At the end of the war, the airport, then owned by the United States military, was turned over to the Sulu provincial government. The airport was expanded in 1965 by President Ferdinand Marcos, who expanded the runway to 1,200 meters. President Marcos would later expand the runway by a further 500 meters, though the runway would once more be shortened back to its 1965 length.

A three million-dollar expansion project, financed by the United States, seeks to rehabilitate the old airport by expanding the current runway to over 2,000 meters, enabling aircraft as large as the Boeing 737 to land at the airport. The rehabilitated airport should enable larger passenger planes to arrive at the new airport, facilitating trade and enabling flights not only to Manila but also to neighboring Malaysia, Indonesia and Brunei. Currently, the largest plane landing in Jolo is the C-130 Hercules.
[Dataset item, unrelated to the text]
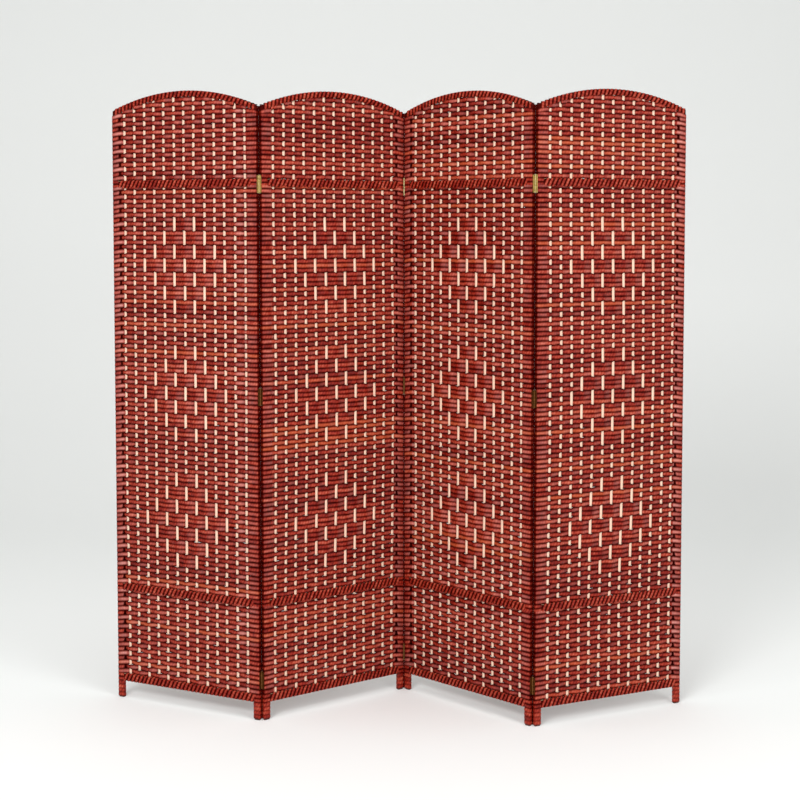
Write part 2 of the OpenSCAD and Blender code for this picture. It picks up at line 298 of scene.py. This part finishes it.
class Strands:
    """Gathers tubes into one mesh. Its UV map holds length along a tube and share of the way round it."""

    def __init__(self):
        self.points, self.faces, self.uvs, self.rings = [], [], [], []
        self.count = 0

    def tube(self, centres, normals, widths, half_t, half_w, tone=0.5, glare=0.0, shade=1.0, power=1.0, hidden=False):
        """A flattened tube. normals point through its thickness and widths across it; hidden ones are painted all over
        as deepest shadow.
        """
        n, s = len(centres), SIDES
        angle = np.arange(s) * 2 * math.pi / s
        half_t = np.broadcast_to(half_t, n)[:, None]
        half_w = np.broadcast_to(half_w, n)[:, None]
        rings = (
            centres[:, None, :]
            + np.broadcast_to(normals, (n, 3))[:, None, :] * (half_t * power_of(np.cos(angle), power))[..., None]
            + np.broadcast_to(widths, (n, 3))[:, None, :] * (half_w * power_of(np.sin(angle), power))[..., None]
        )
        step = np.linalg.norm(np.diff(centres, axis=0), axis=1)
        along = np.concatenate([[0.0], np.cumsum(step)]) + random.uniform(0, 1)
        i, j = [index.ravel() for index in np.meshgrid(np.arange(n - 1), np.arange(s), indexing="ij")]
        first = self.count + i * s
        turned = (j + 1) % s
        self.faces.extend(np.column_stack([first + j, first + turned, first + s + turned, first + s + j]).tolist())
        girth = np.column_stack([j, j + 1, j + 1, j]) / s
        if hidden:
            girth[:] = SHADOW_GIRTH
        length = np.column_stack([along[i], along[i], along[i + 1], along[i + 1]])
        self.uvs.append(np.column_stack([length.ravel(), girth.ravel()]))
        start, end = list(range(self.count, self.count + s)), self.count + (n - 1) * s
        self.faces.append(start[::-1])
        self.faces.append(list(range(end, end + s)))
        # End caps are painted as deepest shadow
        self.uvs.append(np.column_stack([np.repeat([along[0], along[-1]], s), np.full(2 * s, SHADOW_GIRTH)]))
        self.points.append(rings.reshape(-1, 3))
        looks = np.column_stack([np.broadcast_to(value, n) for value in (tone, glare, shade)])
        self.rings.append(np.repeat(looks, s, axis=0))
        self.count += n * s

    def build(self, name, panel, material, slot, replaced):
        mesh = bpy.data.meshes.new(name)
        mesh.from_pydata(panel.world(np.concatenate(self.points)).tolist(), [], self.faces)
        layer = mesh.uv_layers.new(name="rope")
        layer.data.foreach_set("uv", np.concatenate(self.uvs).ravel())
        for label, values in zip(("tone", "glare", "shade"), np.concatenate(self.rings).T):
            layer = mesh.attributes.new(label, "FLOAT", "POINT")
            layer.data.foreach_set("value", values)
        mesh.shade_smooth()
        mesh.materials.append(material)
        piece = bpy.data.objects.new(name, mesh)
        bpy.context.scene.collection.objects.link(piece)
        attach(piece, panel.name)
        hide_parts(f"{panel.name}_{replaced}")
        return piece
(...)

In August 2008, a Manila-based construction company, CS Santiago Construction, won the bidding for the airport's expansion. Some P80 million has been allocated by the Philippine government for the construction of a terminal building, perimeter fencing and relocation of affected military camps and residents. The runway will be expanded to a length of 1,800 meters and a width of 60 meters, long and wide enough for larger planes to land. Construction is set to begin in October and should be completed by late 2009.

On December 14, 2009, then former President Gloria Macapagal Arroyo and ex-US Ambassador to the Philippines Kristie A. Kenny cut the ceremonial ribbon signaling the inauguration of the newly rehabilitated airport, together with Sulu Governor Abdusakur Tan, Jolo Mayor Hussin Amin On June 11, 2018, Governor Abdusakur “Toto” Tan II together with other local officials of Sulu and officials from Department of Transportation and Civil Aviation Authority of the Philippines led the formal turnover and inauguration of the newly constructed Jolo Airport Terminal Building.

==Airlines and destinations==

| Airlines | Destinations |
|---|---|
| Bangsamoro Airways | Cotabato, Zamboanga |
| Leading Edge | Zamboanga |

== Accidents and incidents ==
- On July 4, 2021, a Philippine Air Force C-130 Hercules transport aircraft carrying military personnel, most of which were trainees from the 4th Infantry Division, crashed after attempting to land at the airport. 49 of the 96 passengers on board and 3 civilians on the ground were killed. Another 1 military officer died from injuries sustained from the crash more than a week later.